Jul

31

Statisticians should not listen to talk radio or to anything on the Fox network. Those people who say that you can prove anything with statistics are mistaken. You can prove anything with statistics to people who don’t understand statistics. I think some of those same people you can prove anything to with a box of doughnuts.

So, last night we were listening to someone talking about  the health care debate and for the umpteenth time it was brought up that,

“If Obama’s bill passes, we’ll have socialized medicine, JUST LIKE IN CANADA!”

What’s with all the hating on Canada all of a sudden? Have these people ever been to Canada? They make it sound like it is full of health-care preventing unlicensed physicians looking to give lethal injections to your grandmother. Seriously, the scariest thing you can think of is that we’ll become Canadian?  Now, if they had some evidence that government health care (which, by the way, what do you think Medicare is) causes cold weather, I would vote against it.

However, the latest argument that really set me off was when someone pointed out on one of these shows,

You know, Canada actually has a life expectancy a couple of years longer than the U.S.”

[I verified this fact on that source of all knowledge, wikipedia.]

Did overweight, overpaid talk show host at this point stop and say,

“Oh, really?”

No, he did not. He said,

“Well, you can’t compare the two. The U.S. has a population ten times that of Canada. So, there are ten times more homicides, ten times more accidents.”

At this point I began yelling at the TV,

“YOU MORON! That would mean the absolute NUMBER of deaths due to those causes is higher. Don’t you know the difference between a frequency and a percentage?”

My husband, a.k.a. the calmest person in the world, as evidenced by his 12 years of marriage to me, said,

“Well, that must be conservative math. It must be different than liberal math.”

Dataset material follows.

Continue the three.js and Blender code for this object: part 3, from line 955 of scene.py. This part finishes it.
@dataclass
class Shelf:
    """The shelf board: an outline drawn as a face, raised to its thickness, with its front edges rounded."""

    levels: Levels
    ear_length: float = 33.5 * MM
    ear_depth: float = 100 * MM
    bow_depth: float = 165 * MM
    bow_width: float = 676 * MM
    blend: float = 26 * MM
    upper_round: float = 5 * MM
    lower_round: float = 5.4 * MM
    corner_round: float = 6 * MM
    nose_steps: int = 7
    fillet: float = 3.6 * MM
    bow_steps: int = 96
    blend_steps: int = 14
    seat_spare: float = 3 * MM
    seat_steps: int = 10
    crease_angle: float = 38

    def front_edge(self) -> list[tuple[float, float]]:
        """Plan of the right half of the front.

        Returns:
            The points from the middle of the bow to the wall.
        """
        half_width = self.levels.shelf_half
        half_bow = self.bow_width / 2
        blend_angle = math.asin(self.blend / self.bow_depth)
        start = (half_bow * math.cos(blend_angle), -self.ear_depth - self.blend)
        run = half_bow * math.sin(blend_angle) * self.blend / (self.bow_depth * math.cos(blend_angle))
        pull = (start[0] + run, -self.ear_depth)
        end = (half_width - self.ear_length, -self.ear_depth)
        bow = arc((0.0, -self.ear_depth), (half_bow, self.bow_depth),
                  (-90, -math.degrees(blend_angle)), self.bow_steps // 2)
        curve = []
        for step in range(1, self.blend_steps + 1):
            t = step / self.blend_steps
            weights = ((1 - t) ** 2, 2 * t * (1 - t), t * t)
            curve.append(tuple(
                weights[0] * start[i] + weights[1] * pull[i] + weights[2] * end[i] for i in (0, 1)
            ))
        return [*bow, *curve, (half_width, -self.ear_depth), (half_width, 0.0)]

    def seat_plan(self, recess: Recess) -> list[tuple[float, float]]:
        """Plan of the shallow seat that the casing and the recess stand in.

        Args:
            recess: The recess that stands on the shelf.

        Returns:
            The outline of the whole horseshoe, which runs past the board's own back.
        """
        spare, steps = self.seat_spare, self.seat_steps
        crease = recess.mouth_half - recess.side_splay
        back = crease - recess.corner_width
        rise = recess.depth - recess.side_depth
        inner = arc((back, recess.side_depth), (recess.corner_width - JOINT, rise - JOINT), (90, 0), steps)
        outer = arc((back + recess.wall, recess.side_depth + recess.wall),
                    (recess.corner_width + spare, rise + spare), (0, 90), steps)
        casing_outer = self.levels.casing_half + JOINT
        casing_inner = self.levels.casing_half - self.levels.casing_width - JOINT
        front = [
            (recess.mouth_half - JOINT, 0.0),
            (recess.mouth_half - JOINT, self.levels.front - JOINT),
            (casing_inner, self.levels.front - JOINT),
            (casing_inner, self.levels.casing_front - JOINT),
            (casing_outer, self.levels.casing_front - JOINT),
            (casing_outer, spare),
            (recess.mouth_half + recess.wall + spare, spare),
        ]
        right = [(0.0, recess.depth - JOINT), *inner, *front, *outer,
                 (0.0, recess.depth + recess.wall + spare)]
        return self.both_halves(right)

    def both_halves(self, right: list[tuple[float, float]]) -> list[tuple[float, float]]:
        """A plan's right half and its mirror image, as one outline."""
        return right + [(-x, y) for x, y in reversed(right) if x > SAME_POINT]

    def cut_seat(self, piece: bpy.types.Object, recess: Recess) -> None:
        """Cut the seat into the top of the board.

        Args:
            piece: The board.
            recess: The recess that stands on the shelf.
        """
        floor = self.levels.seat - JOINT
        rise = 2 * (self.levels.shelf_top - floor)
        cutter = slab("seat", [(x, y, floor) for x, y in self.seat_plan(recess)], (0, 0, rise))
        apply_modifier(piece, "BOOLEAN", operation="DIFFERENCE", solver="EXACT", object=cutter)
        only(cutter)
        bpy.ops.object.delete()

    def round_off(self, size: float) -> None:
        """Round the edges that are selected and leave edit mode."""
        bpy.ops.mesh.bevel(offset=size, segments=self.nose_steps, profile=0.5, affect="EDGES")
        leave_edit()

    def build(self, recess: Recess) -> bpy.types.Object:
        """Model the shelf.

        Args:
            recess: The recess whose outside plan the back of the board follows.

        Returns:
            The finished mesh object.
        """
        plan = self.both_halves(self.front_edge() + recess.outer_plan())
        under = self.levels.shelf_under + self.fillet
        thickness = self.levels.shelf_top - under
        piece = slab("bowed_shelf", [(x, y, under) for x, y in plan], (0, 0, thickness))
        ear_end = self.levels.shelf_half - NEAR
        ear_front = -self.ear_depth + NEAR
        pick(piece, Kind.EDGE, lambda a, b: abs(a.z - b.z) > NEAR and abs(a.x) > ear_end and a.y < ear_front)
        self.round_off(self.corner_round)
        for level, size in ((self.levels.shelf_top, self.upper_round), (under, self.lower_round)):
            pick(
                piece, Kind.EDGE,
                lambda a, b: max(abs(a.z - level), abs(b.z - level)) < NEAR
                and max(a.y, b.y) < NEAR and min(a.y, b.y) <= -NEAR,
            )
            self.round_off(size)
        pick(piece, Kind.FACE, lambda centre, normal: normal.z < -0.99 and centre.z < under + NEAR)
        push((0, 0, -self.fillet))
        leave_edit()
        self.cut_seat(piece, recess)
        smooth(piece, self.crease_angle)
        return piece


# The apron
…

“There is no such thing! There is only math. That is why I specialized in statistics, for God’s sakes! So I wouldn’t have to have stupid arguments with people on whether the square root of the variance was the standard deviation in Tibetan culture or if it was a male chauvinist standard deviation. It just IS. If you have ten times as many people and ten times as many homicides, your rate of homicide is the SAME. Besides, we have way more homicides than Canada!”

This argument was settled by my husband making me a martini, with olives, and agreeing with me.

By the way, what is it with all this Canada-bashing all of a sudden. It used to be that high on the list of “stuff white people like” was threatening to move to Canada. I noticed that all of these conservative math advocates are white. Where are they going to threaten to move to now?

Jul

16

Being a Type-AAA personality,  in addition to running the Julia Group, I have a ‘day job’ as a statistical consultant at a university where the communications people shudder as they walk by me. (I love the title of the book Molly Ivins Can’t Say That Can She? Simply because it reminds me of the reactions I get just going through life.) Hence, this blog is hosted by The Julia Group as Julia could care less what I say as long as I pay her phone bill enabling an unending stream of text messages to everyone short of God, whose cell phone number she has been unable to learn – yet.

Oh, speaking of The Julia Group, we’re booked through September, 2010. I am doing as much work as I want to do and I am not interested in hiring you and getting more work for you to do. Don’t call me or ask me to be your friend on linked in or any of those things. If you do need statistical consulting after September, 2010, though, look me up.

Where we were – oh yes, statistical consulting at the university. Much of job entails telling, or at least hinting, things to people that they don’t want to know. Before that I was a professor teaching statistics to people who didn’t want to learn it.

A nice part of my job, though, is I get paid to read books and look things up on the Internet. As my grandmother told me about my post-doctoral research, which was essentially the same thing, with some journal article writing thrown in, and at much lower pay,

“Mija, reading books and talking about them is not a job. It is what people do after their job to relax. You better go back to whoever hired you at that university and ask. There’s got to be more to it than that.”

Here is one thing people don’t want to know – when you glance at your data, find two groups have a substantially different mean and then do a planned comparison as if those are the only two groups you ever thought of comparing, what you have REALLY done statistically speaking is all possible pairwise comparisons and then selected out the two groups that were different. You really ought to use the Tukey or other test that does all possible comparisons, suck it up and take the error rate and level of significance that goes with what you really did. The fact that you ‘eyeballed’ it versus running the Tukey first doesn’t change anything.

But you’re not going to listen to me, are you? No-o-o , you are going to go ahead and do a t-test between those two groups aren’t you? Fine! Don’t say I didn’t warn you.

On a positive note, though, when I run across a website that talks about statistics, it is like finding a friend. Yesterday, I was looking for a book on statistics with SPSS and I found 42 “Introduction to — ” and “Getting started with — ” all the way back for 12 versions. I cannot imagine what I need less than a book entitled “Getting started with SPSS 8.0”.  A mushroom brush, maybe?

So, I was very happy to find this website by David Howell where he discussed multiple comparisons with repeated measures, among other things.  It wasn’t what I was looking for, really, but I think most of what I have learned in life occurred when I was actually looking for something else.